Job> Quote, please, the line with "const front = LEAN_TOP[LEAN_TOP.length", the line with "GRAIN_SHIFT = 9.0", and every line between them, exactly and with nothing else.

Raw data>
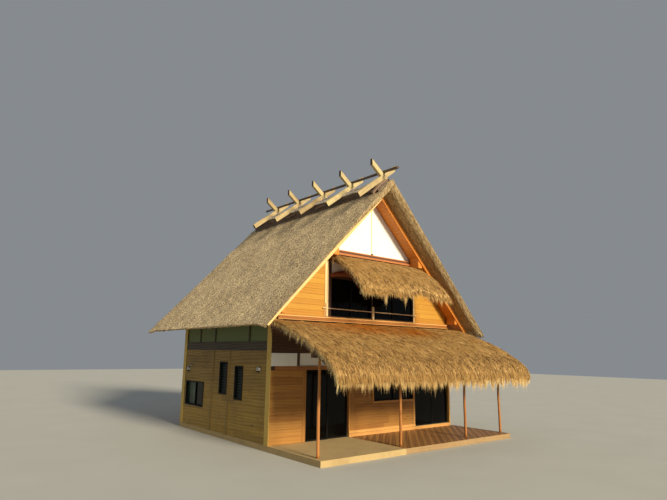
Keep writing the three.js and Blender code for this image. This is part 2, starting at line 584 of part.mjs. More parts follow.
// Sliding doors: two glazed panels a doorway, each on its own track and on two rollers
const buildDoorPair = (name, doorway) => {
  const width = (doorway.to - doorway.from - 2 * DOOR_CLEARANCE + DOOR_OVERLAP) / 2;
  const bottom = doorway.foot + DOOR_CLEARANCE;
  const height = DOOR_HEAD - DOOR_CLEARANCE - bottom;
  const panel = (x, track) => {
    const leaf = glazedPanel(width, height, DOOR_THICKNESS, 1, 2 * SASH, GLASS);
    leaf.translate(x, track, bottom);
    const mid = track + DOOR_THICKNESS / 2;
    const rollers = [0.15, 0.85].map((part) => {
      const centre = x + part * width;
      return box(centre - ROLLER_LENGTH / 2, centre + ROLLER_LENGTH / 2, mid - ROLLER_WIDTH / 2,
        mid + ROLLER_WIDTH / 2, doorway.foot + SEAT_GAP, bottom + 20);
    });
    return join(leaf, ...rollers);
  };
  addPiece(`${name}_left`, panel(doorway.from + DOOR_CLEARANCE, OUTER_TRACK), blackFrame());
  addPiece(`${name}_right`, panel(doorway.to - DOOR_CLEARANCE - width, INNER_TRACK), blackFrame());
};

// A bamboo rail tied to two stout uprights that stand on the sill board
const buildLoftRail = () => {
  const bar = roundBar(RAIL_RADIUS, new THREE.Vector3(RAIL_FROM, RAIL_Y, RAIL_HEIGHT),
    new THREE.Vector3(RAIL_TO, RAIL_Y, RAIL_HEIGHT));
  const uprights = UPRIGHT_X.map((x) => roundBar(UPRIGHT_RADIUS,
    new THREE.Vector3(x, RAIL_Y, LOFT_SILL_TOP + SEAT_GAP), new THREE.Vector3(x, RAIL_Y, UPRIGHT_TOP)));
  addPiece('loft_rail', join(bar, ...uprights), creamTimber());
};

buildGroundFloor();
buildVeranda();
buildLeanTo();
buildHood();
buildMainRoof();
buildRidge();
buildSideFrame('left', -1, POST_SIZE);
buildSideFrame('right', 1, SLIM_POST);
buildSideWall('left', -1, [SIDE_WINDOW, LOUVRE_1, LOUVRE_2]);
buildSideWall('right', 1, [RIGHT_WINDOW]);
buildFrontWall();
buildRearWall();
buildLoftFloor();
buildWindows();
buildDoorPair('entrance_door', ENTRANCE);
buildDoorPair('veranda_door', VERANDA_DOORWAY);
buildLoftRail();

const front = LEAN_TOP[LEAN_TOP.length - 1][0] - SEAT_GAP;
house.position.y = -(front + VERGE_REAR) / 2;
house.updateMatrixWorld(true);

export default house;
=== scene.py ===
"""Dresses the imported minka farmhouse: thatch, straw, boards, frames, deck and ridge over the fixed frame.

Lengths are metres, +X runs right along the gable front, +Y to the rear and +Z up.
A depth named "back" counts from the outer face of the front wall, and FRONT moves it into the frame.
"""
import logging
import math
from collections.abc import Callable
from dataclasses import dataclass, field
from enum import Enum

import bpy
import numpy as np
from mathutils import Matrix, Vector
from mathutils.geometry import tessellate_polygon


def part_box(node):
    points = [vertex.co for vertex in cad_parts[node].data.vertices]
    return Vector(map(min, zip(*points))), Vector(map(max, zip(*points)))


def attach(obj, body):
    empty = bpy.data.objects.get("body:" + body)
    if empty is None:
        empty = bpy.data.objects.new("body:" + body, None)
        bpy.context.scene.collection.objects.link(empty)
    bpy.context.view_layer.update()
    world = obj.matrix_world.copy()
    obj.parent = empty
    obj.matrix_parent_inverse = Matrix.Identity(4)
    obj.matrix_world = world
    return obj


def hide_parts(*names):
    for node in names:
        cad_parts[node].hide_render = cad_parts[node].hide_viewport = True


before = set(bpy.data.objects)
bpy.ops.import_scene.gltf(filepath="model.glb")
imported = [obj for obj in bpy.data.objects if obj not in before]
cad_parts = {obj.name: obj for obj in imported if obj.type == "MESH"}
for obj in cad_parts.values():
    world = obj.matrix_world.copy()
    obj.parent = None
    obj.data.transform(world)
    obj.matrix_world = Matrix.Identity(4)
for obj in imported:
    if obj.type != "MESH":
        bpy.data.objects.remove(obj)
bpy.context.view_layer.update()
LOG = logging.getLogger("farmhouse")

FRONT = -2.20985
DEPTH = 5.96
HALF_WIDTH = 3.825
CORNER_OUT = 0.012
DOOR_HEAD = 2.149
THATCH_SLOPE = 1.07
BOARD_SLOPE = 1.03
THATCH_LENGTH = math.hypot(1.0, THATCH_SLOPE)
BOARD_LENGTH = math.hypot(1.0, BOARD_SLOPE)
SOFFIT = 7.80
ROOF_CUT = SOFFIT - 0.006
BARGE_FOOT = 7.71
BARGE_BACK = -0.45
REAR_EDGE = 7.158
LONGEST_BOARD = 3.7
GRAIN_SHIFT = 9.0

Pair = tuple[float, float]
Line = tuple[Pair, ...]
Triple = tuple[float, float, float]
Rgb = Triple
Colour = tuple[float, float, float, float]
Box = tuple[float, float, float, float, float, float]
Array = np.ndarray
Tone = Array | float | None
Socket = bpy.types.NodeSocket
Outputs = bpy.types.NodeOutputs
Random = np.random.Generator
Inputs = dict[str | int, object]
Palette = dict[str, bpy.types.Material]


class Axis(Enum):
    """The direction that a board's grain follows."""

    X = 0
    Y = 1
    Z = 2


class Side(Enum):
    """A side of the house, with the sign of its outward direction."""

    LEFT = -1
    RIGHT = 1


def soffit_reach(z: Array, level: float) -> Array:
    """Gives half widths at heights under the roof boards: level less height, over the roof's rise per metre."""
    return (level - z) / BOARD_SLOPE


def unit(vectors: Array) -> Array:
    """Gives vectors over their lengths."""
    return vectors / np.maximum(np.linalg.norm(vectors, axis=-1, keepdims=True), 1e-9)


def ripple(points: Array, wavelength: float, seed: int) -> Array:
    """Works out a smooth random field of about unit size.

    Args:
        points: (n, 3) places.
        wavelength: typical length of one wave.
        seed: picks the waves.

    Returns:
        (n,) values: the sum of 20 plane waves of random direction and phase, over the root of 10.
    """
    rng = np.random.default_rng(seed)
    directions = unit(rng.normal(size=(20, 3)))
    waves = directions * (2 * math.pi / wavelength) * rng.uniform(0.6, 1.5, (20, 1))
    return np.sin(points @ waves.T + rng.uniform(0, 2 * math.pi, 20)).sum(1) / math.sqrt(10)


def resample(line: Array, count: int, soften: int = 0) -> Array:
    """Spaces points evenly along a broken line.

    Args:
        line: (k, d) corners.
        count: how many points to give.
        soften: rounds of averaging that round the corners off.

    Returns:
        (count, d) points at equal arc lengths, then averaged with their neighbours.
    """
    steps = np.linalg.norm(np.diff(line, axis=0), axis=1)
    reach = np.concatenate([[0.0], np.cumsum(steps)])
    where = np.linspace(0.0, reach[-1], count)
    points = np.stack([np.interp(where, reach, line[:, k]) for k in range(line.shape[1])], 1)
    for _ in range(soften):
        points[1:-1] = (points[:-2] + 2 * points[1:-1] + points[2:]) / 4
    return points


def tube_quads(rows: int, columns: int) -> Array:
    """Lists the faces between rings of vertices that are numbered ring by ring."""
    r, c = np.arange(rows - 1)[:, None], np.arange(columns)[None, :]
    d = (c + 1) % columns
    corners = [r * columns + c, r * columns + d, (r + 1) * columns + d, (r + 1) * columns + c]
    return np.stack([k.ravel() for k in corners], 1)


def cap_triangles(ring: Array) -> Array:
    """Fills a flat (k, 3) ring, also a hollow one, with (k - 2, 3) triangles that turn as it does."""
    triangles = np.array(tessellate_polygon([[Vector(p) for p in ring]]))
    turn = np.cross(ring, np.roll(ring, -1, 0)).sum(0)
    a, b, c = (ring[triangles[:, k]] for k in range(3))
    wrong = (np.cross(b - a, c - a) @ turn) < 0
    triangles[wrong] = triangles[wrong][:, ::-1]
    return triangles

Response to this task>
const front = LEAN_TOP[LEAN_TOP.length - 1][0] - SEAT_GAP;
house.position.y = -(front + VERGE_REAR) / 2;
house.updateMatrixWorld(true);

export default house;
=== scene.py ===
"""Dresses the imported minka farmhouse: thatch, straw, boards, frames, deck and ridge over the fixed frame.

Lengths are metres, +X runs right along the gable front, +Y to the rear and +Z up.
A depth named "back" counts from the outer face of the front wall, and FRONT moves it into the frame.
"""
import logging
import math
from collections.abc import Callable
from dataclasses import dataclass, field
from enum import Enum

import bpy
import numpy as np
from mathutils import Matrix, Vector
from mathutils.geometry import tessellate_polygon


def part_box(node):
    points = [vertex.co for vertex in cad_parts[node].data.vertices]
    return Vector(map(min, zip(*points))), Vector(map(max, zip(*points)))


def attach(obj, body):
    empty = bpy.data.objects.get("body:" + body)
    if empty is None:
        empty = bpy.data.objects.new("body:" + body, None)
        bpy.context.scene.collection.objects.link(empty)
    bpy.context.view_layer.update()
    world = obj.matrix_world.copy()
    obj.parent = empty
    obj.matrix_parent_inverse = Matrix.Identity(4)
    obj.matrix_world = world
    return obj


def hide_parts(*names):
    for node in names:
        cad_parts[node].hide_render = cad_parts[node].hide_viewport = True


before = set(bpy.data.objects)
bpy.ops.import_scene.gltf(filepath="model.glb")
imported = [obj for obj in bpy.data.objects if obj not in before]
cad_parts = {obj.name: obj for obj in imported if obj.type == "MESH"}
for obj in cad_parts.values():
    world = obj.matrix_world.copy()
    obj.parent = None
    obj.data.transform(world)
    obj.matrix_world = Matrix.Identity(4)
for obj in imported:
    if obj.type != "MESH":
        bpy.data.objects.remove(obj)
bpy.context.view_layer.update()
LOG = logging.getLogger("farmhouse")

FRONT = -2.20985
DEPTH = 5.96
HALF_WIDTH = 3.825
CORNER_OUT = 0.012
DOOR_HEAD = 2.149
THATCH_SLOPE = 1.07
BOARD_SLOPE = 1.03
THATCH_LENGTH = math.hypot(1.0, THATCH_SLOPE)
BOARD_LENGTH = math.hypot(1.0, BOARD_SLOPE)
SOFFIT = 7.80
ROOF_CUT = SOFFIT - 0.006
BARGE_FOOT = 7.71
BARGE_BACK = -0.45
REAR_EDGE = 7.158
LONGEST_BOARD = 3.7
GRAIN_SHIFT = 9.0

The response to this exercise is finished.